This week’s Sunday haiku to my mother.

Morning is sunny;
another sweltering day
is in the forecast.

 Belle has her zoo shift,
and a friend’s birthday party
in her day’s schedule.

There’s packing to do,
for Orientation week
The countdown begins.

She is quite eager,
and at the same time, fearful
of what awaits her.

The future is calling
her heart and mind, as we watch
with proud, trembling hearts.

 

Sadie art

 *   *   *

During one recent Sunday Dinner With Friends ® the conversational topic veered to the health issues of aging parents. [1] When I shared my concerns over my elderly mother’s ongoing physical and cognitive decline, friend MW recommended the book Learning to Speak Alzheimer’s. Subtitled A Groundbreaking Approach for Everyone Dealing with the Disease, the book’s focus is not on the causes/origins of Alzheimer’s. Instead, author [2] Joanne Koenig Coste presents a practical approach – a comprehensive method called habilitation – to help family and caregivers enhance communication with those beset by a disease that progressively robs them of their ability to understand and be understood. The book offers practical tips on how to “step into their world” – interestingly, also a mantra of by improvisational theater groups [3] – as in, how to understand and relate to those patients who must live with their changing, diminishing sense of reality.

Although my mother does not have Alzheimer’s disease, my friend pointed out that my description of my mother’s difficulties are similar to those experienced by Alzheimer’s patients:

 * Short (or long) term memory loss
* Difficulty performing familiar tasks
* Problems with language
* Disorientation to time and place
* Poor or declining judgment
* Problems with abstract thinking
* misplacing things
* mood and behavior changes
* loss of initiative
* personality changes

I don’t need to scare you with the statistics, but sooner or later most of us are going to be dealing with some form of dementia, whether via a spouse or family member’s diagnosis, or just losing it after one too many Comcast customer service calls.

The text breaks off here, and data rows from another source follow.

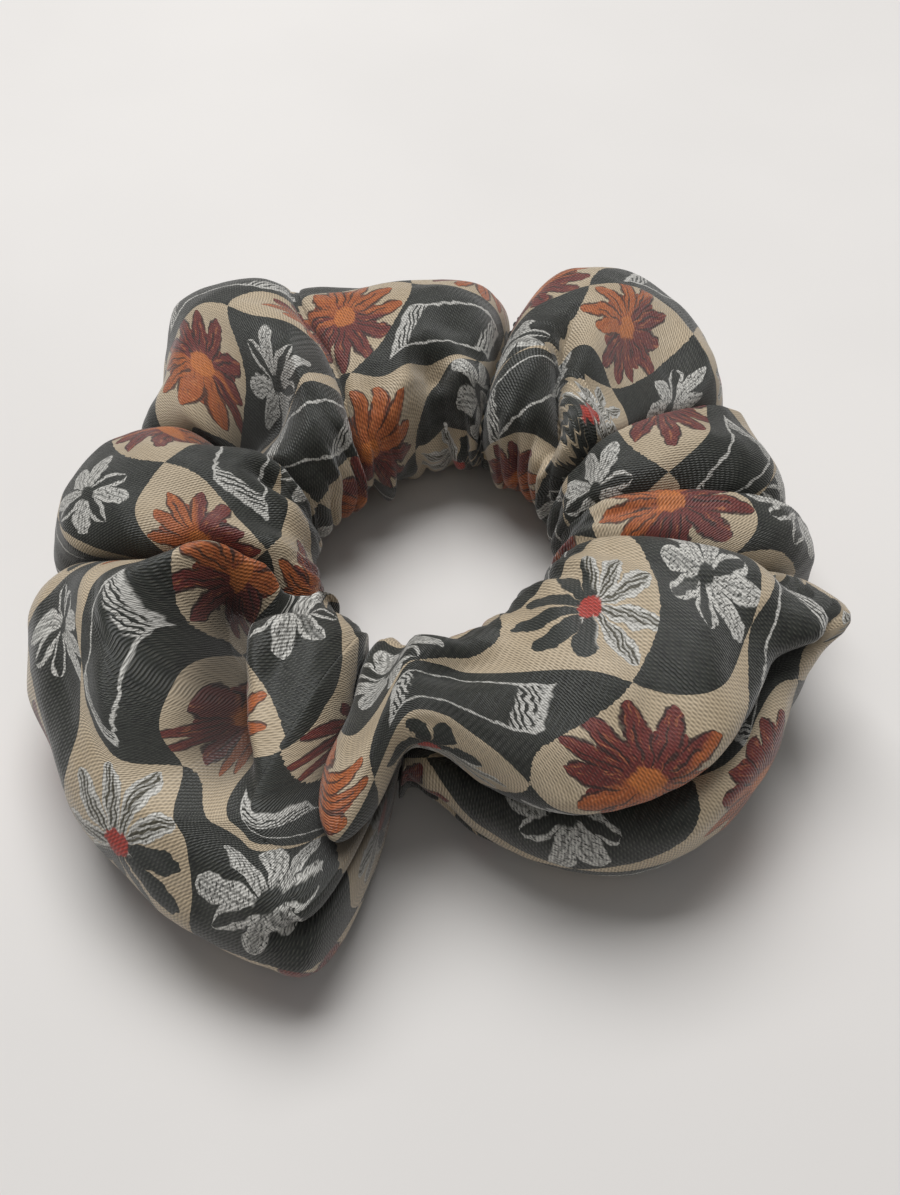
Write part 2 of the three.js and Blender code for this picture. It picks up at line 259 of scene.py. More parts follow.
def distance_to_path(angle, turn, path, radius):
    """The distance in millimetres on the surface from each point to a path of straight stretches."""
    x = angle * np.pi / 180 * radius
    y = turn * SECTION_MM
    best = np.full(np.broadcast(x, y).shape, 1e9)
    along_all = np.zeros_like(best)
    for k, ((a0, t0), (a1, t1)) in enumerate(zip(path[:-1], path[1:])):
        x0, x1 = a0 * np.pi / 180 * radius, a1 * np.pi / 180 * radius
        y0, y1 = t0 * SECTION_MM, t1 * SECTION_MM
        dx, dy = x1 - x0, y1 - y0
        f = np.clip(((x - x0) * dx + (y - y0) * dy) / (dx * dx + dy * dy), 0, 1)
        d = np.hypot(x - x0 - f * dx, y - y0 - f * dy)
        nearer = d < best
        best = np.where(nearer, d, best)
        along_all = np.where(nearer, (k + f) / (len(path) - 1), along_all)
    return best, along_all


def ripples(angle, turn, seed, count, shortest, longest):
    """Gentle unevenness: a sum of plane waves over the surface, with random directions and lengths."""
    rng = np.random.default_rng(seed)
    x = angle * np.pi / 180 * RIPPLE_RADIUS
    y = turn * SECTION_MM
    total = np.zeros(np.broadcast(x, y).shape)
    for _ in range(count):
        heading = rng.uniform(0, np.pi)
        length = rng.uniform(shortest, longest)
        total += np.sin(2 * np.pi * (x * np.cos(heading) + y * np.sin(heading)) / length + rng.uniform(0, 6.28))
    return total / math.sqrt(count)


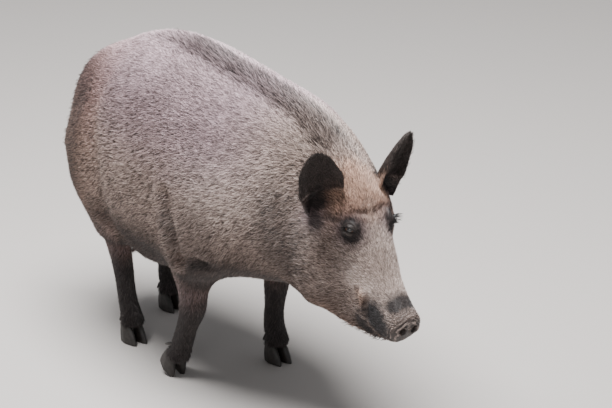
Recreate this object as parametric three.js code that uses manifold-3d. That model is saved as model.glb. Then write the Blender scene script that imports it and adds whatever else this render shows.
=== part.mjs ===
// A wild boar sow, life size, standing with her snout lowered to the ground.
// Millimetres, +X towards the head, +Y towards her left side, +Z up, the floor at Z = 0.
// The flesh is one smooth field, a blend of oval tubes and ellipsoids, which is parted by thin plane cuts.
import * as THREE from "three";
import Module from "manifold-3d";

const wasm = await Module();
wasm.setup();

// ---- driving sizes ----
const CUT = 0.6; // thin cut between neighbouring nodes
const SLIVER = 0.06;
const CORONET = 44; // height at which horn meets skin on a flat foot
const EYE_RADIUS = 12.5;
const EYE_AT = [449.5, 46, 479]; // the left eyeball's middle
const EAR_AT = [410, 82, 528]; // the middle of the left ear's foot
const EAR_LENGTH = 118;
const EAR_WIDTH = 88;
const LEFT = 1;
const RIGHT = -1;
const { lerp, clamp, degToRad } = THREE.MathUtils;

// ---- colours ----
const coatGrey = new THREE.MeshStandardMaterial({ color: 0x857b74, roughness: 0.9, metalness: 0 });
const coatDark = new THREE.MeshStandardMaterial({ color: 0x4a423e, roughness: 0.9, metalness: 0 });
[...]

I was glad MW recommended the book. Moiself in turn passes on that recommendation to y’all.  I found the book’s advice compassionate, accessible, applicable – even somewhat Zen, in that it stresses learning to live in the moment and trying to understand the afflicted person’s reality.

 The Ticking Meter

My head feels like an old depot, worn by time and tears.
 No more locomotives passing through, café filled with tales and baggage.
 The old depot’s barren now.
 There has been a great brain robbery.
[4]

*   *   *

The dementia train could stop at my depot; who knows what the future holds?  Until that time, I will stick with my philosophy:  the more you rant, the longer you live. [5]

Speaking of which:

 Department of Needs No Further Comment

Last week, Jorge Mario Bergoglio aka Pope Francis, leader of the largest Christian denomination in the world, whose headquarters in the Vatican City is a “sprawling financial empire” that holds billions of shares in the most powerful international corporations such as Gulf Oil, Shell, General Motors, Bethlehem Steel, General Electric, International Business Machines, and whose various museums house art collections of inestimable value,  embarked on his first tour of Asian countries, during which he urged Asian youth to reject materialism.

 *   *   *

To Hoist or not to Hoist

He was hoisted on his own petard.

I heard someone on the light rail use that Hamlet-ian expression last week. He was sitting behind me on the train; I only caught bits and pieces of his (you guessed it) cell phone conversation, so I’m not sure if he used the phrase correctly.

But, really – does  anyone use it correctly?  Even Shakespeare, who supposedly invented its modern usage?

I’m not sure if I’ve ever been hoisted on or by my own petard.  It is, however, my dream to be hosted by Jean Luc Picard.

Please, do come in and join me for tea. Earl Grey, hot?

*   *   *

Happy (one-day-belated) Birthday to MH

A long long time ago in a galaxy far far away (Palo Alto), with Christmas kitty, Sheena.

The great thing about getting older is that you don’t lose all the other ages you’ve been.
Madeleine L’Engle

 *   *   *

May you keep all the ages you’ve been that you’d like to keep, hoist off the rest on the petards of your choice, and may the hijinks ensue.

 

Thanks for stopping by.  Au Vendredi!

 

 

[1] After the requisite political rants and fart jokes.

[2] and health  care sonsultant, whose  husband died from early-onset Alzheimer’s.

[3] For teaching budding actors and comedians how to enter a skit someone else has started.

[4] From Learning to Speak Alzheimer’s.

[5] Or it just seems longer, to everyone around you.